Please repeat, exactly and with nothing added, the lines running from the line that contains "Continue the OpenSCAD" to the line that contains "names for building", both lines included.
========================
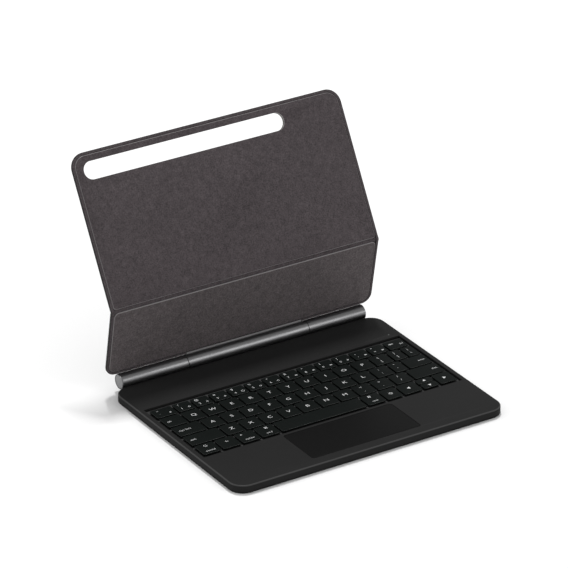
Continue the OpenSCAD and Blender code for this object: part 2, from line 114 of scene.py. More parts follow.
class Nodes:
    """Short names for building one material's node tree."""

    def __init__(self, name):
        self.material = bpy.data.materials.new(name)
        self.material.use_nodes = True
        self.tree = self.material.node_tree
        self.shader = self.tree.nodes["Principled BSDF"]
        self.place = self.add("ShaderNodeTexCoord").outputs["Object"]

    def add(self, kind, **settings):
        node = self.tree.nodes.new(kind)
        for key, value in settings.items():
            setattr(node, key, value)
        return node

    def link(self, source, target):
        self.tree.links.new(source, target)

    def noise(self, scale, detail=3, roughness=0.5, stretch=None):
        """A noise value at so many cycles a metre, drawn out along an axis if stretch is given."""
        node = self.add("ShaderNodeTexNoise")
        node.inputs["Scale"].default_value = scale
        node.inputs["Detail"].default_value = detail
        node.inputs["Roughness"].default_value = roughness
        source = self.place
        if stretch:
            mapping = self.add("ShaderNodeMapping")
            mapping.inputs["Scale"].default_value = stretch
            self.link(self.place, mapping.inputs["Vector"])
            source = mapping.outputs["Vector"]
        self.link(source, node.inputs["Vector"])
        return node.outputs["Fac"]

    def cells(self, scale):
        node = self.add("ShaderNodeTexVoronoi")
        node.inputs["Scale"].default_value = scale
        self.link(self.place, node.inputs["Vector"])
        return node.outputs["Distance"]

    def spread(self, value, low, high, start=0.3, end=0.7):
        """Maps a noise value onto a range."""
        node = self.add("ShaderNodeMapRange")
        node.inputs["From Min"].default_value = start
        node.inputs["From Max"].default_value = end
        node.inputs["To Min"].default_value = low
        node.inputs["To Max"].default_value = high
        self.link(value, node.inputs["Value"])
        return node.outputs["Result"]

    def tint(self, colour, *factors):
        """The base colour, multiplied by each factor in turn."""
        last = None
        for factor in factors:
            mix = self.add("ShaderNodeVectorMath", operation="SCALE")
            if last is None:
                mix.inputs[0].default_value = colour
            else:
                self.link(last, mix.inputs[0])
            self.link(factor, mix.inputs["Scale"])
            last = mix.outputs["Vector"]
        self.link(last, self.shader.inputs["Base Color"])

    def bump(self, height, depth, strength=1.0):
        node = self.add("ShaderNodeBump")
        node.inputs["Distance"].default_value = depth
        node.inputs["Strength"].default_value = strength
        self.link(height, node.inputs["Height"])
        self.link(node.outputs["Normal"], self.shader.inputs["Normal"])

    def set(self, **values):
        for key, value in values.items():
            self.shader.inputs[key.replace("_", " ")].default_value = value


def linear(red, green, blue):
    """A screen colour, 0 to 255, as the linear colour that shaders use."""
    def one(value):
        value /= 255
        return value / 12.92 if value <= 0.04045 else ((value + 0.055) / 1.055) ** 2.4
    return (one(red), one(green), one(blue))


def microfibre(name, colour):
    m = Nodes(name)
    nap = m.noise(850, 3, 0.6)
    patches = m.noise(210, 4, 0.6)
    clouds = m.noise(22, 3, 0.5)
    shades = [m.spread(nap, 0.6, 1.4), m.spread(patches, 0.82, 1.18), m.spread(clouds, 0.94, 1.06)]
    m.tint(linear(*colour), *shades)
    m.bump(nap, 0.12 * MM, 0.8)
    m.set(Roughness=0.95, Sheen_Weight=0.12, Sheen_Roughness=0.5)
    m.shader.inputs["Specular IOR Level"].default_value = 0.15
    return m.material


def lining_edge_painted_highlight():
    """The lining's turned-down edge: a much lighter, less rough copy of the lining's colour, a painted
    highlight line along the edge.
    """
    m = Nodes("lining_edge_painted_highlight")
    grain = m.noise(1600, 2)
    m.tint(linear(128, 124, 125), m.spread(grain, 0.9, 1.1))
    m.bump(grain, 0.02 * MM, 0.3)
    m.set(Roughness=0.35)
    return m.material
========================
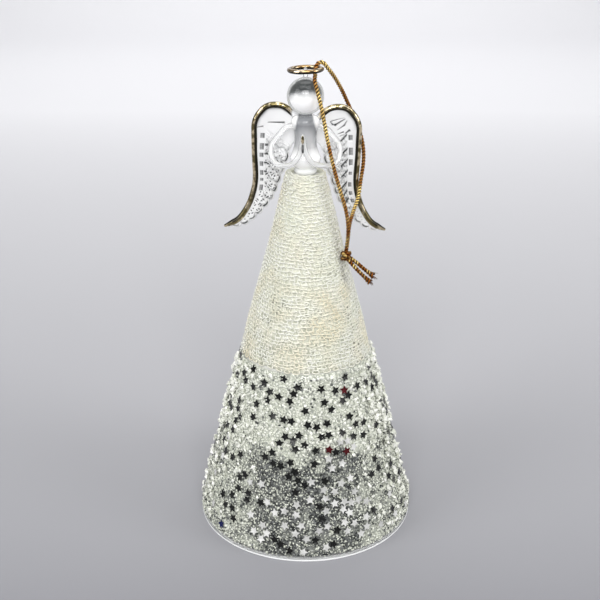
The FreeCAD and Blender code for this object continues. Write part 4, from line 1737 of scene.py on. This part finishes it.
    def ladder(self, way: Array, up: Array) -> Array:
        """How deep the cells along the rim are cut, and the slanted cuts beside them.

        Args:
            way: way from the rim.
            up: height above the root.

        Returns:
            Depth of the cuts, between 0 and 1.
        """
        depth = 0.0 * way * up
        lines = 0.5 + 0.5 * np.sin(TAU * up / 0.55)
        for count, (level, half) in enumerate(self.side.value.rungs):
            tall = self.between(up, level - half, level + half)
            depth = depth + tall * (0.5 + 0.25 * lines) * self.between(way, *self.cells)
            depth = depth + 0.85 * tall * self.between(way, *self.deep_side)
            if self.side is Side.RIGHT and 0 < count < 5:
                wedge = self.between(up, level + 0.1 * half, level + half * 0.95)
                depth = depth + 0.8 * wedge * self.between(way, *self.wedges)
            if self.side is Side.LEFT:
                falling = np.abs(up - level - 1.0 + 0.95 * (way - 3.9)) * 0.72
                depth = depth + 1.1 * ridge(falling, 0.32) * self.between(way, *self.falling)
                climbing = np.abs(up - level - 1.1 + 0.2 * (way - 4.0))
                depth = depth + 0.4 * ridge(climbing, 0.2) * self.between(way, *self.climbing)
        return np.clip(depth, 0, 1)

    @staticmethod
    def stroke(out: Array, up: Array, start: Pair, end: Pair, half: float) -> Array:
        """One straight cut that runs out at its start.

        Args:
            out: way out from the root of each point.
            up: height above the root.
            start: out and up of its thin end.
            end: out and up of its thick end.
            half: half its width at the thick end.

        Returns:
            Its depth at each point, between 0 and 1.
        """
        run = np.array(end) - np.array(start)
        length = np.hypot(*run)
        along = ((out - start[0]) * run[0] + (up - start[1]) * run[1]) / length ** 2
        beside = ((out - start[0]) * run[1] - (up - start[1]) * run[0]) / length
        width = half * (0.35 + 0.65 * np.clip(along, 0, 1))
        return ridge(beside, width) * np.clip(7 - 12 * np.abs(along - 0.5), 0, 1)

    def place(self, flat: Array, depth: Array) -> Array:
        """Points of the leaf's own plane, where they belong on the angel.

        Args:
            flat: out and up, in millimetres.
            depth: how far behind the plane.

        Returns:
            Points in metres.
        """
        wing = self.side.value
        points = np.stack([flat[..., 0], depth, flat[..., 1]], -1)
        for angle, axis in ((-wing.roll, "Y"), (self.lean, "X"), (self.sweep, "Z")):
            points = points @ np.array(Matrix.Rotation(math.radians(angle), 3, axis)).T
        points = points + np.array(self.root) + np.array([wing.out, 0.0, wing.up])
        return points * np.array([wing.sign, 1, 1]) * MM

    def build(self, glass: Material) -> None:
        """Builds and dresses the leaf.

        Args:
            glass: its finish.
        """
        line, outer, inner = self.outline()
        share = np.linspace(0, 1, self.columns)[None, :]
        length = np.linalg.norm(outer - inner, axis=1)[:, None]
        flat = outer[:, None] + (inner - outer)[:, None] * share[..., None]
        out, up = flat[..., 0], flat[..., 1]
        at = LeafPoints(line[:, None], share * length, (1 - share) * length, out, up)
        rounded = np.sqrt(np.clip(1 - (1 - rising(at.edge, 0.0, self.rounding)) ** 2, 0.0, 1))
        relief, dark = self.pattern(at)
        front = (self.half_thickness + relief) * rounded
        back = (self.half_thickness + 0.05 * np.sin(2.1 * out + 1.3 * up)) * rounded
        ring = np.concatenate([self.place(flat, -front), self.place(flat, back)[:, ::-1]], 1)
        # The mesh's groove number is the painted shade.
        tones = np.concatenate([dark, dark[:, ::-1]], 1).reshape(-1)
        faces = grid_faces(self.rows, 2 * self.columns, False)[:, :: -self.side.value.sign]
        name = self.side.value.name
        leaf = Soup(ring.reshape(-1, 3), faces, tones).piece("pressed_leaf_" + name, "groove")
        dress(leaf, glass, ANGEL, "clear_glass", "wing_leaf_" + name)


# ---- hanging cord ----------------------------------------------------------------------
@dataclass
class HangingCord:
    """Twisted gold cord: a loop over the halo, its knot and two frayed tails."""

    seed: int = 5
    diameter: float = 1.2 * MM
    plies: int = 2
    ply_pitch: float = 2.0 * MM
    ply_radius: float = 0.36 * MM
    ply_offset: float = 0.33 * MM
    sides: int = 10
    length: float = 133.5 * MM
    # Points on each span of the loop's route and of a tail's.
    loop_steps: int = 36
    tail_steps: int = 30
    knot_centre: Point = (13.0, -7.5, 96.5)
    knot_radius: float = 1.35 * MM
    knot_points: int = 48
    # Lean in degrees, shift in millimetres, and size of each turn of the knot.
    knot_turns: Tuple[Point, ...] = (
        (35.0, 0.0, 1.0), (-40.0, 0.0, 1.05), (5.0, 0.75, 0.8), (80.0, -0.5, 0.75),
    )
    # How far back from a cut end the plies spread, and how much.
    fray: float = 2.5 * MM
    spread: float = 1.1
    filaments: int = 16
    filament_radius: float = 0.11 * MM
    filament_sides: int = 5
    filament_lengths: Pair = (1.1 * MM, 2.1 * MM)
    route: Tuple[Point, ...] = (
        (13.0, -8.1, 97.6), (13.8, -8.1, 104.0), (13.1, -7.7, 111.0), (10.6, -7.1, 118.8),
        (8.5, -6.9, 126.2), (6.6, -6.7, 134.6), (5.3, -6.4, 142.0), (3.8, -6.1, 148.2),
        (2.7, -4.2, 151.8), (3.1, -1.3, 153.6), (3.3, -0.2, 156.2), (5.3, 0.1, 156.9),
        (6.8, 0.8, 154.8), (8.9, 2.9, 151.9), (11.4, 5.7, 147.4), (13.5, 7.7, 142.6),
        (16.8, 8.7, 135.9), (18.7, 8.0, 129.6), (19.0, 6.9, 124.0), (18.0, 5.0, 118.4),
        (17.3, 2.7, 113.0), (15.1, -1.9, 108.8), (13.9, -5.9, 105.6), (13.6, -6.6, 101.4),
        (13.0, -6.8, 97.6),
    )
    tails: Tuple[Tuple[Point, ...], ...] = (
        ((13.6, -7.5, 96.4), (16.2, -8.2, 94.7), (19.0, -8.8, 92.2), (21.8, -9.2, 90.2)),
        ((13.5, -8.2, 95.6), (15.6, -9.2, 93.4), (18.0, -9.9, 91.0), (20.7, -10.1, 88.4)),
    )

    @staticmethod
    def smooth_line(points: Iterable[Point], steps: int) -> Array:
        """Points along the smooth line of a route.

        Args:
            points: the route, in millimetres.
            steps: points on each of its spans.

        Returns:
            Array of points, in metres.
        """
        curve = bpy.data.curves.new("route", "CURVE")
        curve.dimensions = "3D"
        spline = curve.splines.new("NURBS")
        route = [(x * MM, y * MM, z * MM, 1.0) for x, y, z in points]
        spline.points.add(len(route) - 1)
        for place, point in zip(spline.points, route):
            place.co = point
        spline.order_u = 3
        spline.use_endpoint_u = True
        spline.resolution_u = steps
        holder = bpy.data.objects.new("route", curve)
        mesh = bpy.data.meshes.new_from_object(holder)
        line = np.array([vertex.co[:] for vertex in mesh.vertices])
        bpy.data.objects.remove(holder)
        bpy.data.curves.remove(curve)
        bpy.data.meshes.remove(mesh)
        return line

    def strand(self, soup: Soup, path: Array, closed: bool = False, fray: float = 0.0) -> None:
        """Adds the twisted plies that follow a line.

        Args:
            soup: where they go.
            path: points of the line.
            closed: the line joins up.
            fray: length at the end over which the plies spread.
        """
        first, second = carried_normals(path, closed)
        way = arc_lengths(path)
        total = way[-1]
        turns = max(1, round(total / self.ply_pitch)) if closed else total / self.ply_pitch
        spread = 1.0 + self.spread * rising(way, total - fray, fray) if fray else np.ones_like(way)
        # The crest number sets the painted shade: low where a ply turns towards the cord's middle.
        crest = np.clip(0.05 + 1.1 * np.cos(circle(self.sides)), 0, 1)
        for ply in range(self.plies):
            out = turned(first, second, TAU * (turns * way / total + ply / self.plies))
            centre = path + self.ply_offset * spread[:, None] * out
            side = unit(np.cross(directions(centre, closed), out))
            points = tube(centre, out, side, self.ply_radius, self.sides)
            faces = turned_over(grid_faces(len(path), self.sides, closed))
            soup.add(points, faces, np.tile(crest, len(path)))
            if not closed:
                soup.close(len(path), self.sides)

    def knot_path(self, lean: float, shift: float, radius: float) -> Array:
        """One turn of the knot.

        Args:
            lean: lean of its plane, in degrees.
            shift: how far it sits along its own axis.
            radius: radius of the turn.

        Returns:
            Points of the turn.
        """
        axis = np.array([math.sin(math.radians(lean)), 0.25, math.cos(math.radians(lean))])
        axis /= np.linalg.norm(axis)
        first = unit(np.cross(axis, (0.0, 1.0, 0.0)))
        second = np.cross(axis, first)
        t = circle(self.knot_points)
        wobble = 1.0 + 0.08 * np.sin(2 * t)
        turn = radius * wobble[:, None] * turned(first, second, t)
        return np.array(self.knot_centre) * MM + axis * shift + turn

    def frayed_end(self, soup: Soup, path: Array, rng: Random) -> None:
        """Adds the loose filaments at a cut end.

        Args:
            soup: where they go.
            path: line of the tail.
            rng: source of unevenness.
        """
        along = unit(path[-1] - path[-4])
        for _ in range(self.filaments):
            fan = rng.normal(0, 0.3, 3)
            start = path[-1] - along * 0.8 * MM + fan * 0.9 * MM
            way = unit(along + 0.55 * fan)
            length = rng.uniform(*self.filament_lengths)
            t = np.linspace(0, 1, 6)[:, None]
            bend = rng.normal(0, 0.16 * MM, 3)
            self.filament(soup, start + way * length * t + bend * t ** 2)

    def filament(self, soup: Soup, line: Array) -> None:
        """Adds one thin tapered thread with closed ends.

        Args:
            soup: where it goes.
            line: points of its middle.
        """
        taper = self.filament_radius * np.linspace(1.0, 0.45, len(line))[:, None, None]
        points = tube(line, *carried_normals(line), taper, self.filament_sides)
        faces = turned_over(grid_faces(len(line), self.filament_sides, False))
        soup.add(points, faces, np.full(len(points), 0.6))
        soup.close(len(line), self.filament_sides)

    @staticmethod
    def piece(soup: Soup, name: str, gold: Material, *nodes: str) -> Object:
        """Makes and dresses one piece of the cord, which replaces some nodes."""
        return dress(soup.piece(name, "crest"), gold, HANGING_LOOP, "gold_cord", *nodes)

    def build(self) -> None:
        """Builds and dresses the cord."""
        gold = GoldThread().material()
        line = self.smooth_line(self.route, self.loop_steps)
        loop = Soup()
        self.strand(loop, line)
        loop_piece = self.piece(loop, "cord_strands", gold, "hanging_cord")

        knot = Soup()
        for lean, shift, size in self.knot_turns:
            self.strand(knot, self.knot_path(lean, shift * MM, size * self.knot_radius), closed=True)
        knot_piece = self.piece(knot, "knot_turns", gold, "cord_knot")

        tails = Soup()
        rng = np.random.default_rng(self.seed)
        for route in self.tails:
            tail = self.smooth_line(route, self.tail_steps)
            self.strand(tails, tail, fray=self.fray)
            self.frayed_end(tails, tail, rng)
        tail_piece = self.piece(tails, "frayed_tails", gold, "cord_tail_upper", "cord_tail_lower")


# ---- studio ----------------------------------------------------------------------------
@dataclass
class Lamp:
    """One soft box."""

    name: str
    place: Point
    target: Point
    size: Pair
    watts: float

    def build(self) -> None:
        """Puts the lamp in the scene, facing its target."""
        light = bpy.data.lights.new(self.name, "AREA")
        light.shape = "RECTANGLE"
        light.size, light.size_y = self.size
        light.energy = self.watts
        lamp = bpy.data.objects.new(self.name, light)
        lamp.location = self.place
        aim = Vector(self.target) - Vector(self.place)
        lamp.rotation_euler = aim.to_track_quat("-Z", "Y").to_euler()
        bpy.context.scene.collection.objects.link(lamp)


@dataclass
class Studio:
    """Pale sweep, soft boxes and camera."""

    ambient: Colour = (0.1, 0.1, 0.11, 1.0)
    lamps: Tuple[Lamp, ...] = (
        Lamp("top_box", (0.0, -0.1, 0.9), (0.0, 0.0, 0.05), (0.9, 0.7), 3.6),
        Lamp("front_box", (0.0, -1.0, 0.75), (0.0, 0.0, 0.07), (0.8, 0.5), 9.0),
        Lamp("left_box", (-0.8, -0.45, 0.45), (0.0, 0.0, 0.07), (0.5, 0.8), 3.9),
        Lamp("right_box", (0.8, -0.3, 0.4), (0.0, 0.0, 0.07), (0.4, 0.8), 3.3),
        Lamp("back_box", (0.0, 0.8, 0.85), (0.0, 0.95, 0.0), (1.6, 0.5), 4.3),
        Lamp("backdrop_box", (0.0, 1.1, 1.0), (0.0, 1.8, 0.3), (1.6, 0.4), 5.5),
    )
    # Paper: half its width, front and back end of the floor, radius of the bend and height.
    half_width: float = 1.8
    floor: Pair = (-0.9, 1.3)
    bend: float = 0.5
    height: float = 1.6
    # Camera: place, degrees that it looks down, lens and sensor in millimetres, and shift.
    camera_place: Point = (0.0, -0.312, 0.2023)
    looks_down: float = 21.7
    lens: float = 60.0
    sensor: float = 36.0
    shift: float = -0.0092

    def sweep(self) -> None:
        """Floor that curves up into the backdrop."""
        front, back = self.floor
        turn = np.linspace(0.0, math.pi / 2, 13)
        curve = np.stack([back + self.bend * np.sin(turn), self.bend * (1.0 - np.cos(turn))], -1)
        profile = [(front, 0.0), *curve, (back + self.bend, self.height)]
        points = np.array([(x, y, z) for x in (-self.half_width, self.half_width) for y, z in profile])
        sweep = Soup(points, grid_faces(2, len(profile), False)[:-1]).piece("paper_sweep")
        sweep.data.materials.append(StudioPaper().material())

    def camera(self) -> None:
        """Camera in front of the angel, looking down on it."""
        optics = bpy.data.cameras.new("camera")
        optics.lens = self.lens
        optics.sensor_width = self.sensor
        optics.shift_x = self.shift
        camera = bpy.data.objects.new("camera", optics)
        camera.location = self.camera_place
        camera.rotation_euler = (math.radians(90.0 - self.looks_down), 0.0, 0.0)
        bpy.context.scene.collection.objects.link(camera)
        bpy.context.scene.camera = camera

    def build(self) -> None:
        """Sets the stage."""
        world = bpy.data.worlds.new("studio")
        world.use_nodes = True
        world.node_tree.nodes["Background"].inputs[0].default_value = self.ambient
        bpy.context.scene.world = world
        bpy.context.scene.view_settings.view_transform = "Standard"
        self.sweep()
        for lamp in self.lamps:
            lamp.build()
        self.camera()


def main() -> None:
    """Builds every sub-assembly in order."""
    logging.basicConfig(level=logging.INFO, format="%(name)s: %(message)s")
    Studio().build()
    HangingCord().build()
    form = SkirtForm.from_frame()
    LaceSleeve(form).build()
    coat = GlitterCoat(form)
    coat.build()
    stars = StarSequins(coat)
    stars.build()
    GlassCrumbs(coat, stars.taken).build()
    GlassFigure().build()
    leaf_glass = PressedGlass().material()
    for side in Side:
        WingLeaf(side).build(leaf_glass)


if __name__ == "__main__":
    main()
========================
_Solved exercise_.
Continue the OpenSCAD and Blender code for this object: part 2, from line 114 of scene.py. More parts follow.
class Nodes:
    """Short names for building one material's node tree."""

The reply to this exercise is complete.